Mr Hardwick stopped short of calling on Mr Gauke to resign but said he must “accept responsibility for the mistakes that were made because that is the only way that things will be put right”.

While being questioned by MPs, the justice secretary admitted that “it may well have been the case that information should have been included that wasn’t provided” and apologised to Worboys’ victims.

But he placed the blame firmly with the Parole Board for failing to probe the evidence available and said it was “right” for Mr Hardwick to stand down.

He announced a review of all Parole Board rules and said he had already decided to abolish the unlawful “Rule 25”, now allowing victims to be given information on the release of prisoners, as well as creating a mechanism to challenge decisions.

One of Worboys’ victims and her lawyers said the Parole Board chair had been “scapegoated”.
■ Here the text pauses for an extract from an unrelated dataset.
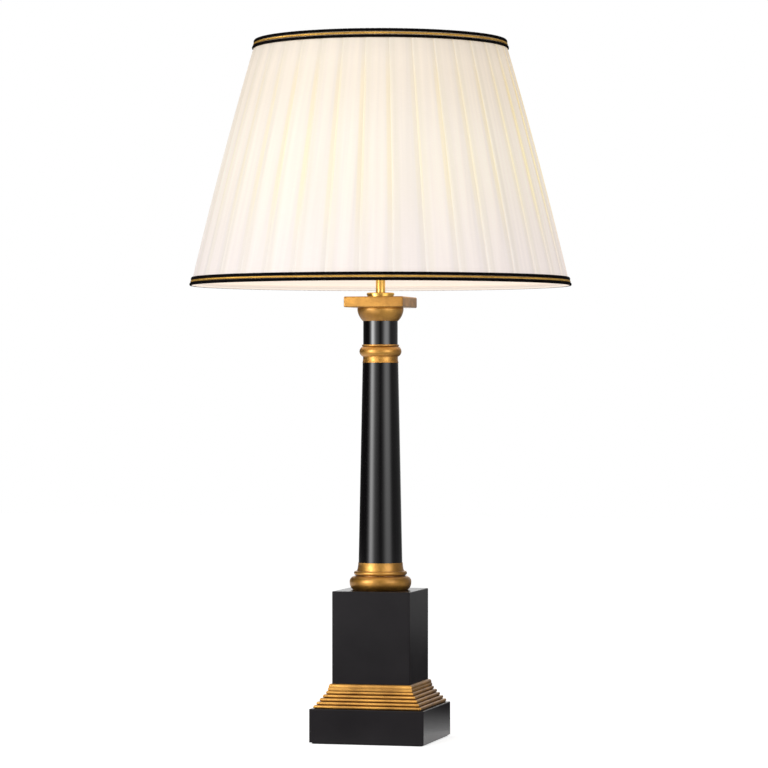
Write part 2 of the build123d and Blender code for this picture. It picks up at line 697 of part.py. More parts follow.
def make_contact_spring():
    leaf_z = WELL_Z + CONTACT_RISE
    outline = Polyline(
        (-CONTACT_BACK, WELL_Z),
        (CONTACT_FRONT, WELL_Z),
        (CONTACT_FRONT, WELL_Z + CONTACT_T),
        (-CONTACT_BACK + CONTACT_T, WELL_Z + CONTACT_T),
        (-CONTACT_BACK + CONTACT_T, leaf_z - CONTACT_T),
        (-CONTACT_BACK + CONTACT_LEAF, leaf_z - CONTACT_T),
        (-CONTACT_BACK + CONTACT_LEAF, leaf_z),
        (-CONTACT_BACK, leaf_z),
        close=True,
    )
    return extrude(Plane.YZ * make_face(outline), CONTACT_W / 2, both=True)


def make_screw_shell():
    body = tube(SHELL_OUT_R, SHELL_IN_R, WELL_Z, INSERT_TOP)
    tab_l = SHELL_IN_R + SHELL_WALL / 2 - SHELL_TAB_INNER
    tab = block(SHELL_TAB_W, tab_l, WELL_Z, WELL_Z + SHELL_WALL)
    return body + Pos(0, -SHELL_TAB_INNER - tab_l / 2, 0) * tab


def make_lampholder_skirt():
    stop_z = HOLDER_CAP_TOP + SKIRT_STOP_GAP
    lip_z = INSERT_TOP + SKIRT_STOP_GAP
    lip_r = SKIRT_IN_R - SKIRT_LIP
    return turned(
        (SKIRT_LAP_R, SKIRT_Z),
        (SKIRT_LAP_R + SKIRT_LAP_WALL, SKIRT_Z),
        (SKIRT_LAP_R + SKIRT_LAP_WALL, HOLDER_CAP_TOP),
        (SKIRT_FLANGE_R, HOLDER_CAP_TOP),
        (SKIRT_FLANGE_R, FLANGE_TOP),
        (SHADE_THREAD_R, FLANGE_TOP),
        (SHADE_THREAD_R, HOLDER_TOP - SKIRT_RIM_R),
        (SHADE_THREAD_R - SKIRT_RIM_R, HOLDER_TOP, SKIRT_RIM_R * QUARTER_BULGE),
        (lip_r, HOLDER_TOP),
        (lip_r, lip_z),
        (SKIRT_IN_R, lip_z),
        (SKIRT_IN_R, stop_z),
        (SKIRT_LAP_R, stop_z),
    )


def make_shade_ring():
    low = PLATE_TOP + RING_RUN_GAP
    body = tube(SHADE_RING_R, SHADE_THREAD_R + SHADE_RING_FIT, low, low + SHADE_RING_H)
    rims = body.edges().filter_by(GeomType.CIRCLE).sort_by(SortBy.RADIUS)[-2:]
    body = fillet(rims, SHADE_RING_EDGE_R)
    notch = disc(SHADE_RING_NOTCH_R, low - CUT_PAST, low + SHADE_RING_H + CUT_PAST)
    notch = Pos(SHADE_RING_R + SHADE_RING_NOTCH_OUT, 0, 0) * notch
    return body - around(SHADE_RING_NOTCHES, 0, notch)


# ---- Lamp bulb ------------------------------------------------------------------------------------
def make_bulb_tip():
    top = BULB_TIP_Z + BULB_TIP_H
    return turned(
        (0, BULB_TIP_Z),
        (BULB_TIP_R - BULB_TIP_TAPER, BULB_TIP_Z),
        (BULB_TIP_R, top, BULB_TIP_BULGE),
        (0, top),
    )


def make_bulb_insulator():
    low = BULB_TIP_Z + BULB_TIP_H
    return turned((0, low), (BULB_TIP_R, low), (BULB_INSULATOR_R, BULB_SHELL_Z), (0, BULB_SHELL_Z))


def make_bulb_cap():
    outer = BULB_CAP_D / 2
    inner = outer - BULB_SHELL_WALL
    shoulder = BULB_SHELL_Z + outer - BULB_INSULATOR_R
    return turned(
        (BULB_INSULATOR_R - BULB_SHELL_LAP, BULB_SHELL_Z),
        (BULB_INSULATOR_R, BULB_SHELL_Z),
        (outer, shoulder, BULB_SHELL_BULGE),
        (outer, BULB_NECK_Z),
        (inner, BULB_NECK_Z),
        (inner, shoulder),
        (BULB_INSULATOR_R - BULB_SHELL_LAP, BULB_SHELL_Z + BULB_SHELL_WALL),
    )


def make_bulb_housing():
    plug_r = BULB_CAP_D / 2 - BULB_SHELL_WALL - CAP_FIT
    bend_z = BULB_NECK_Z + BULB_NECK_H
    shoulder_z = bend_z + BULB_SHOULDER_UP
    seat_r = LED_BOARD_R + LED_BOARD_FIT
    return turned(
        (BULB_PLUG_R, BULB_NECK_Z - BULB_PLUG_L),
        (plug_r, BULB_NECK_Z - BULB_PLUG_L),
        (plug_r, BULB_NECK_Z),
        (BULB_NECK_R, BULB_NECK_Z),
        (BULB_NECK_R, bend_z),
        (BULB_SHOULDER_R, shoulder_z, -BULB_NECK_HOLLOW),
        (BULB_RIM_R, BULB_RIM_Z, BULB_SHOULDER_BULGE),
        (seat_r, BULB_RIM_Z),
        (seat_r, LED_BOARD_Z),
        (seat_r - LED_LEDGE, LED_BOARD_Z),
        (BULB_SHOULDER_IN_R, shoulder_z),
        (BULB_PLUG_R, bend_z),
    )


def make_driver_board():
    return block(DRIVER_W, DRIVER_T, BULB_TIP_Z + DRIVER_TAIL, LED_BOARD_Z)


def make_led_board():
    return disc(LED_BOARD_R, LED_BOARD_Z, LED_BOARD_Z + LED_BOARD_T)


def make_led_chips():
    top = LED_BOARD_Z + LED_BOARD_T
    chip = Pos(LED_AT_R, 0, 0) * block(LED_SIDE, LED_SIDE, top, top + LED_T)
    return group(around(LED_COUNT, 0, chip))


def make_bulb_diffuser():
    outer_r = BULB_D / 2
    inner_r = outer_r - DIFFUSER_WALL
    shell = Pos(0, 0, BULB_CENTRE_Z) * (Sphere(outer_r) - Sphere(inner_r))
    return shell - block(2 * BULB_D, 2 * BULB_D, BULB_CENTRE_Z - BULB_D, BULB_RIM_Z)


# ---- Shade carrier --------------------------------------------------------------------------------
def make_carrier_plate():
    return tube(CARRIER_PLATE_R, SHADE_THREAD_R + CARRIER_PLATE_GAP, FLANGE_TOP, PLATE_TOP)


def make_carrier_arms():
    bend_z = PLATE_TOP + CARRIER_ARM_FOOT
    points = [
        (CARRIER_ARM_R, PLATE_TOP),
        (CARRIER_ARM_R, bend_z),
        (CARRIER_RING_MID_R, bend_z + CARRIER_ARM_FLARE),
        (CARRIER_RING_MID_R, SEAT_Z - CARRIER_RING_T),
    ]
    arm = wire(points, CARRIER_BEND_R, CARRIER_WIRE_D)
    return group(around(CARRIER_ARM_COUNT, 0, arm))


def make_carrier_ring():
    inner = CARRIER_RING_OUT_R - CARRIER_RING_W
    return tube(CARRIER_RING_OUT_R, inner, SEAT_Z - CARRIER_RING_T, SEAT_Z)


# ---- Shade ----------------------------------------------------------------------------------------
def edge_r(z):
    """Radius of the shade's outermost cone at a height."""
    share = (z - SHADE_BOTTOM_Z) / SHADE_H
    return SHADE_BOTTOM_R + share * (SHADE_TOP_R - SHADE_BOTTOM_R)


def cone_shell(outer_off, inner_off, low, high):
    """Conical wall between two offsets from the shade's outermost cone."""
    return turned(
        (edge_r(low) - inner_off, low),
        (edge_r(low) - outer_off, low),
        (edge_r(high) - outer_off, high),
        (edge_r(high) - inner_off, high),
    )


def make_gimbal_ring():
    inner = CARRIER_RING_OUT_R - CARRIER_RING_W - GIMBAL_OVERHANG
    top = SEAT_Z + GIMBAL_PLATE_T
    return turned(
        (inner, SEAT_Z),
        (GIMBAL_LIP_IN_R, SEAT_Z),
        (GIMBAL_LIP_IN_R, SEAT_Z - GIMBAL_LIP_DROP),
        (GIMBAL_R, SEAT_Z - GIMBAL_LIP_DROP),
        (GIMBAL_R, top - GIMBAL_EDGE_R),
        (GIMBAL_R - GIMBAL_EDGE_R, top, GIMBAL_EDGE_R * QUARTER_BULGE),
        (inner, top),
    )


def wire_ring(z):
    """Wire ring inside the lining at a height."""
    return Pos(0, 0, z) * Torus(edge_r(z) - WIRE_OFF, WIRE_D / 2)


def make_shade_top_wire():
    return wire_ring(SHADE_TOP_Z - WIRE_IN)


def make_shade_bottom_wire():
    return wire_ring(SHADE_BOTTOM_Z + WIRE_IN)


def make_gimbal_arms():
    wire_z = SHADE_TOP_Z - WIRE_IN
    start_r = GIMBAL_R - GIMBAL_LIP_T / 2
    start_z = SEAT_Z - GIMBAL_LIP_DROP / 2 + GIMBAL_ARM_UP
    points = [
        (start_r, start_z),
        (start_r + GIMBAL_ARM_OUT, start_z),
        (edge_r(wire_z) - WIRE_OFF, wire_z),
    ]
    arm = wire(points, GIMBAL_BEND_R, GIMBAL_WIRE_D)
    arm = arm - make_gimbal_ring() - make_shade_top_wire()
    return group(around(GIMBAL_ARM_COUNT, GIMBAL_TURN, arm))


def make_shade_lining():
    return cone_shell(LINING_OUT, LINING_IN, SHADE_BOTTOM_Z + CLOTH_TURN, SHADE_TOP_Z - CLOTH_TURN)


def pleat_outline(z, crest_off, valley_off):
    """Saw-toothed outline between two offsets from the shade's outermost cone: each pleat steps up to
    its crest at its fold and runs down to the next."""
    pitch = 360 / PLEAT_COUNT
    points = []
    for index in range(PLEAT_COUNT):
        for span in range(PLEAT_SPANS + 1):
            share = span / PLEAT_SPANS
            turn = PLEAT_PHASE + pitch * (index + PLEAT_STEP + share * (1 - PLEAT_STEP))
            radius = edge_r(z) - crest_off - share * (valley_off - crest_off)
            angle = math.radians(turn)
            points.append((radius * math.cos(angle), radius * math.sin(angle), z))
    return Face(Wire.make_polygon(points, close=True))


def pleated_block(crest_off, valley_off):
    """Solid inside a saw-toothed outline, over the whole height of the cloth."""
    heights = (SHADE_BOTTOM_Z + CLOTH_TURN, SHADE_TOP_Z - CLOTH_TURN)
    return loft([pleat_outline(z, crest_off, valley_off) for z in heights], ruled=True)


def make_pleated_cover():
    return pleated_block(BRAID_PROUD, BRAID_PROUD + PLEAT_RISE) - pleated_block(CLOTH_IN, CLOTH_IN)


def braid_rib(index, edge_z, rise):
    """One rib of a braid, counted up from this height: flat on the folds' crests, bevelled outside."""
    low = edge_z + BRAID_RIB_H * index + RIB_GAP / 2
    high = low + BRAID_RIB_H - RIB_GAP
    back = BRAID_PROUD - BRAID_BACK / 2
    outline = (
        (high, back),
        (high, back - RIB_SIDE),
        (high - RIB_BEVEL, back - rise),
        (low + RIB_BEVEL, back - rise),
        (low, back - RIB_SIDE),
    )
    return turned((edge_r(low) - back, low), *[(edge_r(z) - offset, z) for z, offset in outline])


def braid(edge_z, is_gold):
    """The gold rib of a braid, or the black ribs either side of it."""
    middle = RIB_COUNT // 2
    if is_gold:
        return braid_rib(middle, edge_z, GOLD_RISE)
    return group([braid_rib(index, edge_z, BLACK_RISE) for index in range(RIB_COUNT) if index != middle])


def make_top_trim_black():
    return braid(SHADE_TOP_Z - RIB_COUNT * BRAID_RIB_H, False)


def make_top_trim_gold():
    return braid(SHADE_TOP_Z - RIB_COUNT * BRAID_RIB_H, True)


def make_bottom_trim_black():
    return braid(SHADE_BOTTOM_Z, False)


def make_bottom_trim_gold():
    return braid(SHADE_BOTTOM_Z, True)


# ---- Nodes ----------------------------------------------------------------------------------------
PIECES = [
    make_felt_pad,
    make_base_cover,
    make_base_cover_screws,
    make_plinth,
    make_counterweight,
    make_frame_screws,
    make_cord_inlet_bush,
    make_stepped_moulding,
    make_pedestal,
    make_column_base,
    make_column_shaft,
    make_astragal_ring,
    make_column_neck,
    make_echinus,
    make_abacus,
    make_threaded_rod,
    make_rod_washer,
    make_rod_lock_washer,
    make_rod_nut,
    make_top_ring_nut,
    make_lampholder_cap,
    make_cap_grub_screw,
    make_lampholder_insert,
    make_terminal_blocks,
    make_terminal_screws,
    make_contact_rivets,
    make_contact_spring,
    make_screw_shell,
    make_lampholder_skirt,
    make_shade_ring,
    make_bulb_tip,
    make_bulb_insulator,
    make_bulb_cap,
    make_bulb_housing,
    make_driver_board,
    make_led_board,
    make_led_chips,
    make_bulb_diffuser,
    make_carrier_plate,
    make_carrier_arms,
    make_carrier_ring,
    make_gimbal_ring,
    make_gimbal_arms,
    make_shade_top_wire,
    make_shade_bottom_wire,
    make_shade_lining,
    make_pleated_cover,
    make_top_trim_black,
    make_top_trim_gold,
    make_bottom_trim_black,
    make_bottom_trim_gold,
]


def main():
    os.makedirs("parts", exist_ok=True)
    for piece in PIECES:
        node = piece.__name__.removeprefix("make_")
        export_step(piece(), os.path.join("parts", node + ".step"))


main()
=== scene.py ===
"""The looks of a column table lamp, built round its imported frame.

Metres, +Z up, the front faces -Y. The hard pieces are the frame's own; the cloth, the braids and the felt
are modelled here.
"""

import bisect
import logging
import math
import random
from dataclasses import dataclass
from enum import Enum
from typing import Iterable, Sequence

import bpy
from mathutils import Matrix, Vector


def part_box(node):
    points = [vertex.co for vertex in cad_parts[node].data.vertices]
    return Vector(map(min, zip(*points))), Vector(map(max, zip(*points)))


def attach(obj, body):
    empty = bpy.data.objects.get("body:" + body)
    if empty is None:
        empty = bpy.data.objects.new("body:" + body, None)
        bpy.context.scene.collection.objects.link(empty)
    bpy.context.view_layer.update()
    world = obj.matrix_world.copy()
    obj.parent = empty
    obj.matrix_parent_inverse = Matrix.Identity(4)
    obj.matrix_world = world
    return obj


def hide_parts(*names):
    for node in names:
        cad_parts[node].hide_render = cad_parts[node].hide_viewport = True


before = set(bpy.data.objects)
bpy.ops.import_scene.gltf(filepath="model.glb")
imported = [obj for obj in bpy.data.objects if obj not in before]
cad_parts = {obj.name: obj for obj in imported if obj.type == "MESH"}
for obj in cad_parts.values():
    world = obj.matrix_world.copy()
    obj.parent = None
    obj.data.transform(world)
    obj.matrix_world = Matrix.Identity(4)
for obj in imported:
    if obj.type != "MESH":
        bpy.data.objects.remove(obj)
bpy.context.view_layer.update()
MM = 0.001
LOG = logging.getLogger("column_lamp")

# A Mix node's sockets when it mixes colours.
MIX_SHARE, MIX_FIRST, MIX_SECOND, MIX_RESULT = 0, 6, 7, 2
HOLLOW_SAMPLES = 8
WHITE = (1.0, 1.0, 1.0)
BLACK = (0.0, 0.0, 0.0)

Socket = bpy.types.NodeSocket
Material = bpy.types.Material
Piece = bpy.types.Object
Colour = tuple[float, float, float]
Point = tuple[float, float, float]
Stop = tuple[float, Colour]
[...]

Harriet Wistrich, a solicitor for the two women who launched the judicial review, said: “This case from start to finish has illustrated the weakness of our criminal justice system to tackle serious sexual offending, from the failures of the police to adequately investigate; the weakness of CPS decision making selecting only a small number of cases to prosecute; the failure of the secretary of state to ensure the Parole Board had all the necessary and relevant evidence; the failure of probation to consult all the victims, to ultimately the incomprehensible decision making of the Parole Board itself.”

The influential Criminal Bar Association said the entire justice system was in chaos, while calling for lawyers to refuse legal aid work in protest at “relentless cuts” by the government.

The body said 90 per cent of barristers surveyed supported the move as part of the “fight to improve the justice system for us and everyone else”.

“Prisons, courts, the police and probation services are underfunded and in chaos,” said chair Angela Rafferty QC. “The system is desperate, as are we.”